Now you would think winning such a vote would have the Libs in raptures, but the mini-conference being had by Abbott, Pyne, Bishop, Hockey and a couple others during the vote showed that they were rather worried about what it all meant. What it did mean is that Jenkins announced that he would consider resigning. This would require, under Standing Orders, there to be an election for the Speaker:
19 Vacancy in office of Speaker
standing order 11.(a) If the office of Speaker falls vacant during a session the Clerk must report the vacancy to the House at its next sitting. The House shall proceed to the election of a new Speaker either immediately or at its next sitting, using the procedure set out in
So the job would not automatically go to the Deputy Speaker, Liberal Peter Slipper. BUT it would have been highly likely that the ALP would have nominated Slipper. This would have meant (had Slipper won) the ALP would need 1 less votes to pass legislation (through their gaining Jenkins vote).

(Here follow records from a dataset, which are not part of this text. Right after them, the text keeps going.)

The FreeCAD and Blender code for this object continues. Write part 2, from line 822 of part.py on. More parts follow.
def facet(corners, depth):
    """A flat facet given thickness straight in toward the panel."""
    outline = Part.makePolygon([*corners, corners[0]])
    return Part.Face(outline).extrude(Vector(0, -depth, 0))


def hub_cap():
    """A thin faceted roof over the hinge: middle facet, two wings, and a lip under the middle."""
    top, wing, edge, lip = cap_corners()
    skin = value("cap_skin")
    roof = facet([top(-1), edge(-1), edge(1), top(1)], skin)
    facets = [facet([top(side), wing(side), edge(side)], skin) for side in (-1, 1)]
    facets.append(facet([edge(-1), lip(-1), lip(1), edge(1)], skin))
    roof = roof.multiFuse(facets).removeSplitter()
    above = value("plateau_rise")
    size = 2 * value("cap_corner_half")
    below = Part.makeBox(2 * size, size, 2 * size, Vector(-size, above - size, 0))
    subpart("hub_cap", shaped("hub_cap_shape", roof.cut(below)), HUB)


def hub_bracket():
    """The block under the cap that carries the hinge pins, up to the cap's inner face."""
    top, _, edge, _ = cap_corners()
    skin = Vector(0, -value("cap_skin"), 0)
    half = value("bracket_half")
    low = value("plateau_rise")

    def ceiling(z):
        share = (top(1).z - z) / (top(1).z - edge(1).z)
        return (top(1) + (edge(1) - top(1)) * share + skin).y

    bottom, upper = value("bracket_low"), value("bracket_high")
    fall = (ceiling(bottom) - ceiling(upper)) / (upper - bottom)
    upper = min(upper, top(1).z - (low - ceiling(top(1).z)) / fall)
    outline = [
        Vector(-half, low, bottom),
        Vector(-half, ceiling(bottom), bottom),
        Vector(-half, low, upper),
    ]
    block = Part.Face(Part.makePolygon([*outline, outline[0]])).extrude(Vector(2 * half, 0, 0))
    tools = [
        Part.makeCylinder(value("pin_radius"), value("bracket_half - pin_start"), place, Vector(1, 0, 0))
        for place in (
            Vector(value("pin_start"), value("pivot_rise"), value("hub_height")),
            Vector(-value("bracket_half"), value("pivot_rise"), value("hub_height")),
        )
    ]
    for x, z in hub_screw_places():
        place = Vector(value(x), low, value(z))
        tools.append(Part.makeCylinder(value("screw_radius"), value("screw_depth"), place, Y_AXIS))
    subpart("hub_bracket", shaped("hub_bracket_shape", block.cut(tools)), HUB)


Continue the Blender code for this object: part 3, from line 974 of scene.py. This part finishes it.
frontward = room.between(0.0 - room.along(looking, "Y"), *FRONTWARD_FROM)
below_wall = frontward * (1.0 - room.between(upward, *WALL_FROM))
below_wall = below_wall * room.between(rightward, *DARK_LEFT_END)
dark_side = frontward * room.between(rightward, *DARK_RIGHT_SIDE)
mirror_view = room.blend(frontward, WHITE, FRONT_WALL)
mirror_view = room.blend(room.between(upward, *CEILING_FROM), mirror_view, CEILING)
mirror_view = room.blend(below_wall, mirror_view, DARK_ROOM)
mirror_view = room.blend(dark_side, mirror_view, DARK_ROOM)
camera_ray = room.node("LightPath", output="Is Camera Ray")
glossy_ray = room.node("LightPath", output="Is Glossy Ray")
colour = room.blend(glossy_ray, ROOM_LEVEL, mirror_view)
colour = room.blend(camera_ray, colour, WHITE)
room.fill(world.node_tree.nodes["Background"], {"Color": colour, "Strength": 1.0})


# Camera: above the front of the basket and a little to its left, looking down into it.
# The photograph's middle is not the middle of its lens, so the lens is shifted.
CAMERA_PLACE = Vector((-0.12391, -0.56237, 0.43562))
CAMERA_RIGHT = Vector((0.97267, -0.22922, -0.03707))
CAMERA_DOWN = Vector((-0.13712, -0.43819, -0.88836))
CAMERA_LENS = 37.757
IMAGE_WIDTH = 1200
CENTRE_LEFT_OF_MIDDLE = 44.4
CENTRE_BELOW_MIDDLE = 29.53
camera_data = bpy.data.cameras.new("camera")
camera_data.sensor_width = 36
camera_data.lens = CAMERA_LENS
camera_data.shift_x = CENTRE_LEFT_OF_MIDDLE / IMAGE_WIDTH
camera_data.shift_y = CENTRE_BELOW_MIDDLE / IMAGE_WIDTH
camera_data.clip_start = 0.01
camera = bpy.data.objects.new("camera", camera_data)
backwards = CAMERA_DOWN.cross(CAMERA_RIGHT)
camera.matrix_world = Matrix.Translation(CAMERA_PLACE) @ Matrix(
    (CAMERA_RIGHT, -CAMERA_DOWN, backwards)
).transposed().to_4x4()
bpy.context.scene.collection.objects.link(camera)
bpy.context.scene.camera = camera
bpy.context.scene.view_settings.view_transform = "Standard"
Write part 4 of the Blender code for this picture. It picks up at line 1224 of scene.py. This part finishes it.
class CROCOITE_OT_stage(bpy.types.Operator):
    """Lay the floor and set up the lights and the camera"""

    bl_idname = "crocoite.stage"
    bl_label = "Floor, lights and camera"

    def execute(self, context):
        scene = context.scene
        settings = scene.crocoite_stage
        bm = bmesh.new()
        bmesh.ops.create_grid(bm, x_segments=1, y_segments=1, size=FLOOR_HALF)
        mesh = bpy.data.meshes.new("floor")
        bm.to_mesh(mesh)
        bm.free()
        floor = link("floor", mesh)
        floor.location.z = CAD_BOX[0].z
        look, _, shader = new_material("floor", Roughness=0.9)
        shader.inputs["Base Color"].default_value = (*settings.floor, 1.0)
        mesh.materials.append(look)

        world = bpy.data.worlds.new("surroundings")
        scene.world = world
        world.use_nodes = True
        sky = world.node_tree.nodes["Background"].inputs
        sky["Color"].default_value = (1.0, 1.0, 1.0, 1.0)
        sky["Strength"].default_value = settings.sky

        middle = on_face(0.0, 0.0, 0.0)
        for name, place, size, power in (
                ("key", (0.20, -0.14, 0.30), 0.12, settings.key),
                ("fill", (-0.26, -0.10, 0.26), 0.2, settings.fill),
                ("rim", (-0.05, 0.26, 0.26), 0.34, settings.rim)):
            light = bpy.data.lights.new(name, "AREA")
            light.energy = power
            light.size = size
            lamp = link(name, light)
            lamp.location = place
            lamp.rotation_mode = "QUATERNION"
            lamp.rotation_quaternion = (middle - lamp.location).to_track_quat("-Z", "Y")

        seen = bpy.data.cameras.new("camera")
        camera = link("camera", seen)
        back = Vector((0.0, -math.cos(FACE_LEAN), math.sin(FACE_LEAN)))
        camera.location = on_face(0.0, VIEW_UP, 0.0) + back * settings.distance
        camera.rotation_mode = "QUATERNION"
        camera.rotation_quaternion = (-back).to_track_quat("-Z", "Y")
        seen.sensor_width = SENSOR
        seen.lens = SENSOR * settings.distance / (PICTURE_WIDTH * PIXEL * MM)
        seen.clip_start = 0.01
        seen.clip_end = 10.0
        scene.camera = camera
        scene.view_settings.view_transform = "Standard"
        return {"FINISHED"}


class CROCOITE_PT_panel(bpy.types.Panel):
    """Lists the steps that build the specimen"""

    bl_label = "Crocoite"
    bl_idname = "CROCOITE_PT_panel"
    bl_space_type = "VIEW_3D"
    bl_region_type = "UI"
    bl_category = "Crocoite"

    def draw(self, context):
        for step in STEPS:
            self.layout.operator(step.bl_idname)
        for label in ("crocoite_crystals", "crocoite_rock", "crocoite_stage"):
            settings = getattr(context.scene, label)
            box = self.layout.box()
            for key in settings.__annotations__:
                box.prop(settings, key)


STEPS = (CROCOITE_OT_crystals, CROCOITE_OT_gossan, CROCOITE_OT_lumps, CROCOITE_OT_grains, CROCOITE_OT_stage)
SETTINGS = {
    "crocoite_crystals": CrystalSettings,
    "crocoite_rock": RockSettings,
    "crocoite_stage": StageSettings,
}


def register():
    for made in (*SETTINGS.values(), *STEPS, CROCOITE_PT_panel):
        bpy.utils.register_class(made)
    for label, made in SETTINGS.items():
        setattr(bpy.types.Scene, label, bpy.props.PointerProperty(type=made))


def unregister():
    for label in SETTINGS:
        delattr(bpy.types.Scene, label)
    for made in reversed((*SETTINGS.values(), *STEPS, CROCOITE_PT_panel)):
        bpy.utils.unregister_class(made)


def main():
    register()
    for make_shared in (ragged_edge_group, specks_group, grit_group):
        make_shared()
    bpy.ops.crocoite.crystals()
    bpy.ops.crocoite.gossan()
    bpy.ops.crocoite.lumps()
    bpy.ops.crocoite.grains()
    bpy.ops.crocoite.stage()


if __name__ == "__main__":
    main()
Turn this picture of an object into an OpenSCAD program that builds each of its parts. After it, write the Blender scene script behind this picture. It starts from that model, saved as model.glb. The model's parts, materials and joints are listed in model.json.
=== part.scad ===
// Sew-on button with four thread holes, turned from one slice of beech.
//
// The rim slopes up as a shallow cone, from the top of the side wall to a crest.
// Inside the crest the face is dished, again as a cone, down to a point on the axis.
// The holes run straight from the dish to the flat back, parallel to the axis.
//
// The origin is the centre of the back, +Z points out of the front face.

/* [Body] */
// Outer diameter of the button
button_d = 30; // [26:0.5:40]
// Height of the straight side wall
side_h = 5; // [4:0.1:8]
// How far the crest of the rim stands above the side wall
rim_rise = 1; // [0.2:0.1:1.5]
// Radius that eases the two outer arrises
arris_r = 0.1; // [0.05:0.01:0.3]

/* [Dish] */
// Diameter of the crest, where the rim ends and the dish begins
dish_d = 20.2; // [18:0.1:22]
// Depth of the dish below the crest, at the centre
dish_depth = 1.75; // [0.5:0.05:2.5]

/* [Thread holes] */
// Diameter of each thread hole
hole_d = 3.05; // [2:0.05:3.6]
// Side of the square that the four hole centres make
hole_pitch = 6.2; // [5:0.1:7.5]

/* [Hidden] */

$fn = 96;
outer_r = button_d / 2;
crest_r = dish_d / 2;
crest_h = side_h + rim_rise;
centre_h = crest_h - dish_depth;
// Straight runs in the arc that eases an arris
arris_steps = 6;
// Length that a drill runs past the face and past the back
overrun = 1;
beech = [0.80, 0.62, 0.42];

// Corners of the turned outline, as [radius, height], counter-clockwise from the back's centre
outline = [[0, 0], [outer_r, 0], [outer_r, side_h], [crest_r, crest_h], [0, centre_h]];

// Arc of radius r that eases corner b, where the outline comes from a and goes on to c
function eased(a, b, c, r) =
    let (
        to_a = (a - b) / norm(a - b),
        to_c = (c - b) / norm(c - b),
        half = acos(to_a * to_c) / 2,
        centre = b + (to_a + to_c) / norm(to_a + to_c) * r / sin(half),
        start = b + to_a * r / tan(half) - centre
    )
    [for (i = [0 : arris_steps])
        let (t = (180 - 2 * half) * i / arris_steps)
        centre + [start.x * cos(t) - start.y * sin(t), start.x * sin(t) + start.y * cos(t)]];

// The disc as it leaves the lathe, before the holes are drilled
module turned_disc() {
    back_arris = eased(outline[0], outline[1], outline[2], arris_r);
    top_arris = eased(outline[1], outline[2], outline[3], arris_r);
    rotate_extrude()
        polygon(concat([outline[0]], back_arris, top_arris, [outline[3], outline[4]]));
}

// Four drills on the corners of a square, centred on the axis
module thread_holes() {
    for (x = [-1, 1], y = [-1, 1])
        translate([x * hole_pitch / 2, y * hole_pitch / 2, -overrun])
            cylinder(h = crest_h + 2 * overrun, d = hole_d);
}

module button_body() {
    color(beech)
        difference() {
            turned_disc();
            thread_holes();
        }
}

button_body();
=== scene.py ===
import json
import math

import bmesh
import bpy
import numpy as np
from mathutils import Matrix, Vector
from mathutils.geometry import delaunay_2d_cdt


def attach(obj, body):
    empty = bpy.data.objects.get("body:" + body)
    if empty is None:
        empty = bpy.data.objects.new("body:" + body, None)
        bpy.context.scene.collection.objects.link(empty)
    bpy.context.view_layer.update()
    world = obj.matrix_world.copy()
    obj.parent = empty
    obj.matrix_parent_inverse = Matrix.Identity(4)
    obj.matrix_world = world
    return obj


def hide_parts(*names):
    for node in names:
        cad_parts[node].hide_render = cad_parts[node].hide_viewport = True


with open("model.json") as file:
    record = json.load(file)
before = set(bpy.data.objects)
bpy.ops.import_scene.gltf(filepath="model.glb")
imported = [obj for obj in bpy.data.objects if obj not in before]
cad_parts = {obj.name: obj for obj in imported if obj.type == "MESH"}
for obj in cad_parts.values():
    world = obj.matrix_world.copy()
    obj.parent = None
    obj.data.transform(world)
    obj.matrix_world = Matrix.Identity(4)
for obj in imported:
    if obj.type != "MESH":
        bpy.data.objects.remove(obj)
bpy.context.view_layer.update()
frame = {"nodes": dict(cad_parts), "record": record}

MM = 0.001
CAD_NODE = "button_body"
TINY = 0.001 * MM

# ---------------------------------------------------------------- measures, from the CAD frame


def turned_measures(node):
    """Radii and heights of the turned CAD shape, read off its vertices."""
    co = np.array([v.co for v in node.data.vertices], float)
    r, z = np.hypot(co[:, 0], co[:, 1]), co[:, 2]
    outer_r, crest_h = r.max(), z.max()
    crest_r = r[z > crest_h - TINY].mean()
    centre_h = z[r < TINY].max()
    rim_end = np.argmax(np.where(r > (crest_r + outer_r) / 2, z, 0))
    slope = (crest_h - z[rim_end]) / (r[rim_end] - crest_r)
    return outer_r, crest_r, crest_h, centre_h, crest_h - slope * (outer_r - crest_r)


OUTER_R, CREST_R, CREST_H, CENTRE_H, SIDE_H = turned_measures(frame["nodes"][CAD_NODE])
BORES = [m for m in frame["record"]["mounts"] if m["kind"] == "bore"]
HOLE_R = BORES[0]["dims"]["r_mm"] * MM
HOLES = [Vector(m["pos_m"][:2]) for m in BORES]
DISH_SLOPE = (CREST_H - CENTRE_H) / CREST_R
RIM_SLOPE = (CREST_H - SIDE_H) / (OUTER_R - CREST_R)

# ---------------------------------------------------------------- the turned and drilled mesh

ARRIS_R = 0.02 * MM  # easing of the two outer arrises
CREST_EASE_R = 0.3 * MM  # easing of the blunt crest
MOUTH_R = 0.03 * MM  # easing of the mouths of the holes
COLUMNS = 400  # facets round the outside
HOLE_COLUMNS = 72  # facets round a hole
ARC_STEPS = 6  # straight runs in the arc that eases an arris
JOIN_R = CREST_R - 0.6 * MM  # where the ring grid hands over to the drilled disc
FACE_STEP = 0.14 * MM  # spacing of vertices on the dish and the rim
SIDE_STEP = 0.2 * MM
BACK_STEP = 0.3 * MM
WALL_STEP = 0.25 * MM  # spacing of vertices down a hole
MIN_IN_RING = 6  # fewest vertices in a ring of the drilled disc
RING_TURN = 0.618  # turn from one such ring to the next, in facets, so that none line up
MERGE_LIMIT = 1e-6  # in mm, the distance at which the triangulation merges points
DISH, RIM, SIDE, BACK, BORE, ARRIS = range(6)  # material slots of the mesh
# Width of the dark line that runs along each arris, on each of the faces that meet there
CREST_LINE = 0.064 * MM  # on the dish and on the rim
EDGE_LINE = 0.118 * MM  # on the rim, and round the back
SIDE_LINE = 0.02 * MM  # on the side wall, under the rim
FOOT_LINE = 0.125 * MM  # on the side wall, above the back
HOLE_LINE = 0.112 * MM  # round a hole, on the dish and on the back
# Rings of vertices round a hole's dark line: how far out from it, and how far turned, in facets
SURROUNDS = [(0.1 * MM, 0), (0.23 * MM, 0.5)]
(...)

Clearly this was not the election Abbott wants to have. The way he jumped to his feet as soon as the vote count was called betrayed his clear concern that Jenkins would resign. This was no mere politeness and courtesy on Abbott’s behalf – his body language and demeanour betrayed his worry. Rather than be triumphant at winning the vote, his face reminded me of the class clown who has just realised that the teacher can in fact keep everyone in the class in during lunch if they all do something wrong. Bluff seemed to have been called.
But the events did not reflect well on anyone. The Govt did poorly to lose the vote – where the hell were Windsor and Katter (OK Katter often buggers off as soon as he asks a question). What was Oakeshott thinking? Did he grasp the possible impact of his vote? And Abbott has also let the Govt know that he really does not want to push the Parliament to the point where Jenkins has to resign. If and when Jenkins does again name someone, I seriously doubt if any motions of full confidence will stop him from resigning if the Govt loses the vote.
One of the things about Brinkmanship is that when you pull back, everyone knows just how far you are prepared to go.